Over the past months of my Knauss Fellowship, I have represented NOAA Ocean Exploration at different conferences such as the Ocean Sciences Meeting and Capitol Hill Ocean Week . I have also arranged informational interviews and networked with other federal offices. I learned from these opportunities that the marine policy and ocean science community at large is becoming increasingly aware of their responsibility and role in affecting social well-being. This is why social scientists are especially valuable when it comes to evaluating the practices and social impacts of science policies, devising holistic plans and sustainable solutions, and fulfilling our empirical commitment to recognizing and responding to exigent social, economic, and environmental needs. As Brandon Jones from the National Science Foundation said, “science does not conduct itself, humans do.” Who is conducting science and policymaking matters. It really echoes the comment made by the Knauss alum who supported me to apply for the fellowship in the first place.

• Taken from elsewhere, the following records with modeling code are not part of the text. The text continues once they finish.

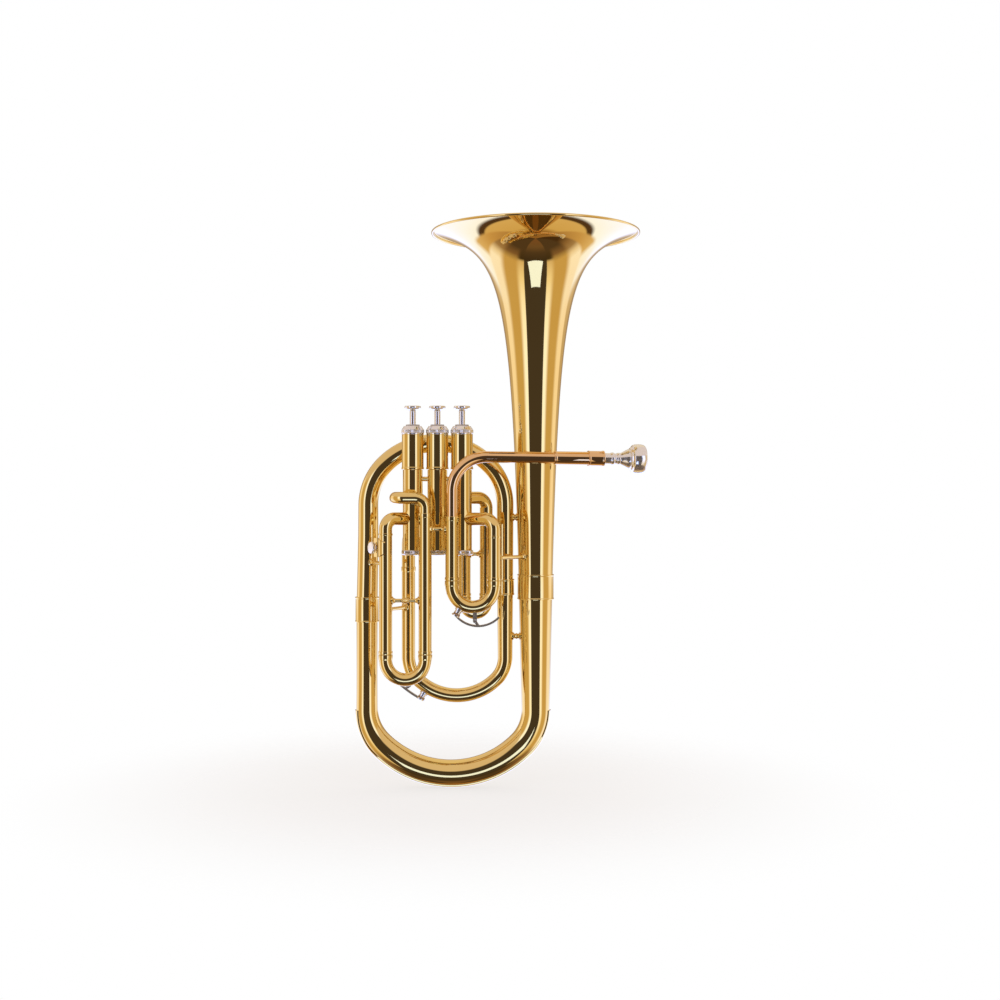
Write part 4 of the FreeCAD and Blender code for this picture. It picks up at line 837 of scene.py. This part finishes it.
def make_stays():
    """Braces from tube to tube."""
    shape = bmesh.new()
    for height, inner_radius, bell_side in ((262.6, 8.0, bell_radius(262.6)), (147, 7.4, 15.0)):
        stay(shape, spot(INNER_X, 0, height), inner_radius, spot(BELL_X, 0, height), bell_side, True)
    stay(shape, spot(MAIN_RIGHT, MAIN_Y, 224.6), SLIDE, spot(BELL_X, 0, 224.6), bell_radius(224.6))
    stay(shape, spot(THIRD_LEFT, THIRD_Y, 184.1), SLIDE, spot(THIRD_RIGHT, THIRD_Y, 184.1), SLIDE, True)
    stay(shape, spot(THIRD_LEFT, THIRD_Y, 175.3), SLIDE, spot(MEDIUM_X, 0, 175.3), 6.5)
    stay(shape, spot(THIRD_RIGHT, THIRD_Y, 251.8), SLIDE, spot(MAIN_LEFT, MAIN_Y, 251.8), SLIDE)
    stay(shape, spot(FIRST_LEFT, FIRST_Y, 227), SLIDE, spot(FIRST_RIGHT, FIRST_Y, 227), SLIDE)
    stay(shape, spot(LEFT_X + 0.9, 0, 219), 9.9, spot(THIRD_LEFT, THIRD_Y, 219), SLIDE)
    make_piece("soldered_stays", shape, "horn", "tube_stays")


def make_lyre_screw():
    """Knurled thumb screw of the lyre socket."""
    turn = math.radians(35)
    axis = spot(-math.cos(turn), -math.sin(turn), 0)
    profile = [
        (0, 0), (1.5, 0), (1.5, 1.7), (3.3, 1.7), (3.7, 3.1), (5.7, 3.6), (5.7, 6.1), (5.1, 6.8), (0, 6.8),
    ]
    shape = bmesh.new()
    lathe(shape, eased(profile), spot(-68.6, -24.0, 233.8) + axis * 2.7, axis, knurl=(32, 0.45, 3.65, 6.05))
    make_piece("thumb_screw", shape, "lyre_thumb_screw", "lyre_screw")


make_bell()
make_ferrules()
make_bows()
for valve in VALVES:
    make_valve(valve)
    make_valve_spring(valve)
make_links()
make_slide_tubes()
make_crooks()
make_leadpipe()
make_mouthpiece()
make_stays()
make_lyre_screw()


# ---------------------------------------------------------------- studio


def degrees_share(angle):
    """An angle from -90 to 90 degrees as a share from 0 to 1."""
    return (angle + 90.0) / 180.0


# Upright bands of the studio: the angles from the camera where each fades in, and its colours by elevation.
GLOOM = (0.066, 0.052, 0.046)
CEILING = (0.78, 0.66, 0.62)
BANDS = (
    (0, 0, (
        (-85, (0.20, 0.10, 0.05)), (-72, (0.17, 0.10, 0.055)), (-62, (0.09, 0.057, 0.036)),
        (-50, (0.055, 0.038, 0.026)), (-46, GLOOM), (19, GLOOM), (25, CEILING),
    )),
    (31.5, 34.0, (
        (-64, (0.09, 0.057, 0.036)), (-50, (0.06, 0.04, 0.02)), (-46, (0.78, 0.62, 0.45)),
        (-28, (1.05, 0.95, 0.85)), (-10, (1.25, 1.30, 1.75)), (0, (1.25, 1.40, 2.2)),
        (19, (1.25, 1.40, 2.2)), (25, CEILING),
    )),
    (42.0, 58.0, (
        (-66, (0.09, 0.057, 0.036)), (-54, (0.24, 0.14, 0.08)), (-48, (0.50, 0.35, 0.17)),
        (-44, (0.67, 0.47, 0.22)), (19, (0.67, 0.48, 0.23)), (25, CEILING),
    )),
    (84.0, 102.0, (
        (-70, (0.07, 0.036, 0.016)), (-60, (0.30, 0.18, 0.10)), (-52, (0.42, 0.29, 0.20)),
        (-44, (0.95, 0.86, 0.92)), (-36, (1.15, 1.18, 1.65)), (-10, (1.12, 1.12, 1.5)),
        (0, (1.10, 0.98, 0.98)), (19, (1.10, 0.98, 0.98)), (25, CEILING),
    )),
    (119.0, 127.0, (
        (-78, (0.34, 0.18, 0.07)), (-66, (0.50, 0.31, 0.15)), (-50, (0.66, 0.43, 0.20)),
        (-33, (0.82, 0.62, 0.40)), (-26, (1.15, 1.30, 2.1)), (-10, (1.15, 1.30, 2.1)),
        (-4, (0.75, 0.62, 0.50)), (2, (0.60, 0.46, 0.30)), (19, (0.60, 0.46, 0.30)), (25, CEILING),
    )),
    (144.0, 151.0, (
        (-85, (0.30, 0.15, 0.05)), (-72, (0.40, 0.22, 0.08)), (-65, (0.72, 0.52, 0.26)),
        (-46, (0.76, 0.56, 0.30)), (-44.5, (0.09, 0.05, 0.025)), (-41, (0.09, 0.05, 0.03)),
        (-38, (1.15, 1.35, 2.3)), (-10, (1.15, 1.35, 2.3)), (-4, (0.60, 0.50, 0.42)),
        (2, (0.42, 0.31, 0.21)), (19, (0.42, 0.31, 0.21)), (25, (0.85, 0.72, 0.55)),
    )),
)
STRIPE_SHIFT = 1.7


def make_world():
    """Studio light by direction: dark round the camera, tall screens beside it, pale walls behind."""
    world = bpy.data.worlds.new("studio")
    bpy.context.scene.world = world
    tree = Tree(world)
    direction = tree.add("ShaderNodeTexCoord").outputs["Generated"]
    split = tree.add("ShaderNodeSeparateXYZ")
    tree.link(direction, split.inputs[0])
    side, back, up = split.outputs
    around = tree.math("ARCTAN2", side, tree.math("MULTIPLY", back, -1.0))
    around = tree.math("ADD", tree.math("MULTIPLY", around, 180 / math.pi), STRIPE_SHIFT)
    turn = tree.math("ABSOLUTE", around)
    rise = tree.math("ADD", tree.math("DIVIDE", tree.math("ARCSINE", up), math.pi), 0.5)
    shade = None
    for start, end, stops in BANDS:
        band = tree.ramp(rise, [(degrees_share(angle), colour) for angle, colour in stops])
        if shade is None:
            shade = band
            continue
        mask = tree.add("ShaderNodeMapRange", interpolation_type="SMOOTHSTEP")
        mask.inputs["From Min"].default_value = start
        mask.inputs["From Max"].default_value = end
        tree.link(turn, mask.inputs["Value"])
        shade = tree.mix(mask.outputs["Result"], shade, band)
    paper = tree.add("ShaderNodeBackground")
    paper.inputs["Color"].default_value = (1, 1, 1, 1)
    lit = tree.add("ShaderNodeBackground")
    tree.link(shade, lit.inputs["Color"])
    choice = tree.add("ShaderNodeMixShader")
    tree.link(tree.add("ShaderNodeLightPath").outputs["Is Camera Ray"], choice.inputs[0])
    tree.link(lit.outputs[0], choice.inputs[1])
    tree.link(paper.outputs[0], choice.inputs[2])
    tree.link(choice.outputs[0], tree.add("ShaderNodeOutputWorld").inputs["Surface"])


def make_sheet():
    """A lit sheet low in front of the horn. Only reflections see it."""
    ground, near, far = -0.444, -0.84, -1.97
    near_half, far_half, middle = 0.33, 0.46, 0.05
    mesh = bpy.data.meshes.new("reflector")
    corners = [
        (middle - near_half, near, ground),
        (middle + near_half, near, ground),
        (middle + far_half, far, ground),
        (middle - far_half, far, ground),
    ]
    mesh.from_pydata(corners, [], [(0, 1, 2, 3)])
    sheet = bpy.data.objects.new("reflector", mesh)
    bpy.context.scene.collection.objects.link(sheet)
    sheet.visible_camera = False
    sheet.visible_diffuse = False
    sheet.visible_shadow = False
    material = bpy.data.materials.new("lit_sheet")
    tree = Tree(material)
    glow = tree.add("ShaderNodeEmission")
    glow.inputs["Color"].default_value = (0.45, 0.57, 1.0, 1)
    glow.inputs["Strength"].default_value = 2.45
    tree.link(glow.outputs[0], tree.add("ShaderNodeOutputMaterial").inputs["Surface"])
    mesh.materials.append(material)


def make_floor():
    """A pale floor that fades into the white studio with distance."""
    reach = 3.0
    mesh = bpy.data.meshes.new("floor")
    shape = bmesh.new()
    bmesh.ops.create_circle(shape, cap_ends=True, segments=96, radius=reach)
    shape.to_mesh(mesh)
    shape.free()
    floor = bpy.data.objects.new("floor", mesh)
    bpy.context.scene.collection.objects.link(floor)
    floor.location.z = -0.2 * MM
    floor.visible_glossy = False
    material = bpy.data.materials.new("pale_floor")
    tree = Tree(material)
    place = tree.add("ShaderNodeTexCoord").outputs["Object"]
    length = tree.add("ShaderNodeVectorMath", operation="LENGTH")
    tree.link(place, length.inputs[0])
    fade = tree.ramp(length.outputs["Value"], [(0.1, (0, 0, 0)), (0.45, (1, 1, 1))], "EASE")
    diffuse = tree.add("ShaderNodeBsdfDiffuse")
    tones = [(0.3, (0.90, 0.90, 0.90)), (0.7, (0.93, 0.93, 0.93))]
    tree.link(tree.ramp(tree.noise(place, 8.0), tones), diffuse.inputs["Color"])
    glow = tree.add("ShaderNodeEmission")
    matt = tree.add("ShaderNodeMixShader")
    matt.inputs[0].default_value = 0.72
    tree.link(diffuse.outputs[0], matt.inputs[1])
    tree.link(glow.outputs[0], matt.inputs[2])
    clear = tree.add("ShaderNodeBsdfTransparent")
    blend = tree.add("ShaderNodeMixShader")
    tree.link(fade, blend.inputs[0])
    tree.link(matt.outputs[0], blend.inputs[1])
    tree.link(clear.outputs[0], blend.inputs[2])
    tree.link(blend.outputs[0], tree.add("ShaderNodeOutputMaterial").inputs["Surface"])
    mesh.materials.append(material)


def make_camera():
    """Camera level with the middle of the horn, on the valve side."""
    data = bpy.data.cameras.new("camera")
    data.lens = CAMERA_LENS
    camera = bpy.data.objects.new("camera", data)
    camera.location = CAMERA_PLACE
    camera.rotation_euler = (math.radians(90), 0, 0)
    bpy.context.scene.collection.objects.link(camera)
    bpy.context.scene.camera = camera


make_world()
make_sheet()
make_floor()
make_camera()
bpy.context.scene.view_settings.view_transform = "Standard"
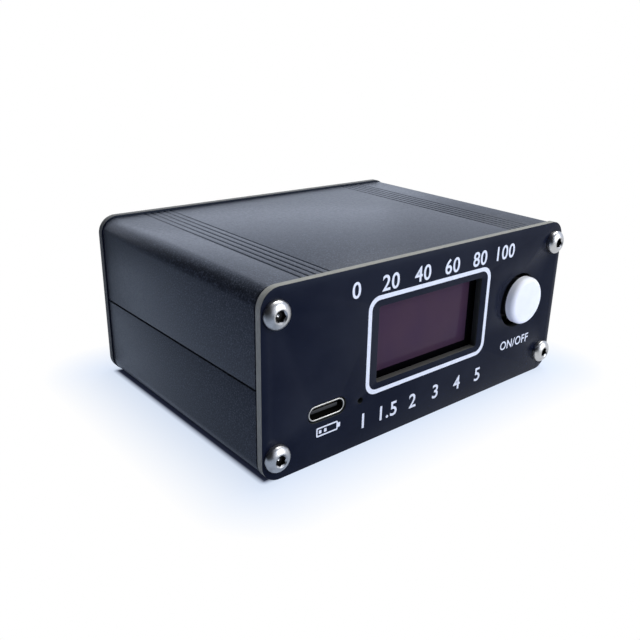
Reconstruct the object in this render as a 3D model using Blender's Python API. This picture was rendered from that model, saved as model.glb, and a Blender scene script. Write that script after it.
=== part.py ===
"""A pocket radio power and standing wave ratio meter in a split extruded case.

Lengths are in metres. X runs to the right along the front panel, Y to the rear and Z up. Pieces are
placed from the middle of the front panel's lower edge, and case_origin then carries them all to the
part's origin, which is the middle of the whole object's footprint.
"""

import math

import bmesh
import bpy
from mathutils import Matrix, Vector

# Case
CASE_WIDTH = 0.0880
CASE_HEIGHT = 0.0380
CASE_DEPTH = 0.0632
PANEL_THICKNESS = 0.0016
PANEL_CORNER_RADIUS = 0.0040
PANEL_OVERHANG = 0.0004
SEAT_GAP = 0.0003
CUT_OVERRUN = 0.0010
WELD_DISTANCE = 0.000001

# Extruded half shells
SHELL_WALL = 0.0016
SHELL_CORNER_RADIUS = 0.0034
SEAM_GAP = 0.0004
SEAM_STEP = 0.0004
TONGUE_REACH = 0.0013
GROOVE_COUNT = 5
GROOVE_PITCH = 0.00165
GROOVE_WIDTH = 0.0008
GROOVE_DEPTH = 0.0005
GROOVE_FLOOR_SHARE = 0.5
GROOVE_BAND_INSET = 0.0136
PORT_MOUTH = 0.0016
PORT_TOP_WALL = 0.00035
PORT_LIP = 0.00095
RIB_THICKNESS = 0.0010
RIB_REACH = 0.0016

# Screws and nuts
SCREW_SIDE_INSET = 0.0031
SCREW_EDGE_INSET = 0.0049
SCREW_RADIUS = 0.00145
SCREW_LENGTH = 0.0080
HEAD_RADIUS = 0.00275
HEAD_HEIGHT = 0.00145
HEAD_RIM = 0.00030
HEAD_FLAT_SHARE = 0.54
HEX_FLATS = 0.0020
HEX_DEPTH = 0.00100
NUT_FLATS = 0.0055
NUT_HEIGHT = 0.0024

# Display
GLASS_SET_BACK = 0.00115
GLASS_WIDTH = 0.0345
GLASS_HEIGHT = 0.0230
GLASS_THICKNESS = 0.0015
GLASS_CORNER_RADIUS = 0.0004
ACTIVE_WIDTH = 0.02942
ACTIVE_HEIGHT = 0.0147
ACTIVE_TOP_MARGIN = 0.0021
ACTIVE_RISE = 0.0019
WINDOW_MARGIN = 0.0008
WINDOW_CORNER_RADIUS = 0.0005
DISPLAY_X = -0.0006
DISPLAY_BOARD_WIDTH = 0.0354
DISPLAY_BOARD_THICKNESS = 0.0012
DISPLAY_BOARD_CLEARANCE = 0.00035
DISPLAY_HOLE_RADIUS = 0.0015
DISPLAY_HOLE_INSET = 0.0025

# Pin headers
PIN_PITCH = 0.00254
PIN_SIDE = 0.00064
PIN_STICK_OUT = 0.0007
DISPLAY_PIN_COUNT = 4
HEADER_DEPTH = 0.0025
HEADER_STANDOFF = 0.00225
LINK_PIN_COUNT = 8
LINK_HEADER_X = 0.0100
LINK_HEADER_SIDE = 0.0025
LINK_BEND_REACH = 0.0014

# Boards
BOARD_THICKNESS = 0.0016
BOARD_CORNER_RADIUS = 0.0010
BOARD_END_GAP = 0.0006
BOARD_REAR_GAP = 0.0005
FRONT_BOARD_MARGIN = 0.0025
FRONT_BOARD_SIDE_GAP = 0.0004
NOTCH_CLEARANCE = 0.0006

# Push button
SWITCH_SIZE = 0.0120
SWITCH_CORNER_RADIUS = 0.0008
SWITCH_BODY_HEIGHT = 0.0037
SWITCH_PLACE_SHARE = 0.611
BUTTON_RISE = 0.0020
BUTTON_TRAVEL = 0.0003
STEM_SIDE = 0.0038
PLUNGER_LEDGE = 0.00041
PLUNGER_BASE_DEPTH = 0.0018
STEM_HEIGHT = 0.0036
CAP_RADIUS = 0.00565
CAP_PROTRUSION = 0.0026
CAP_EDGE_RADIUS = 0.0010
CAP_WALL = 0.0013
CAP_REAR_GAP = 0.0013
CAP_BOSS_WALL = 0.00059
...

Our ocean is inextricably tied to our society, economy, environment, national security, public health, and the future of our planet. I believe it is time for us to bring together interdisciplinary knowledge and cosmopolitan perspectives to tackle the unprecedented challenges facing humanity and leave a positive legacy for future generations. Working as a Knauss Fellow has enabled me to be part of a team making a difference in the world and grow exponentially both professionally and personally. It has both widened and deepened my horizons, and enabled me to become a more well-rounded and versatile person. As the old saying goes, a journey of a thousand miles begins with a single step. My interest and passion for the ocean and commitment to serving communities and societies has motivated me to take the first step and put my lifelong maritime passion into practice, venture out of my comfort zone, and embark on this thousand-miles journey from Hong Kong to New York and now as a marine policy fellow in Washington, D.C.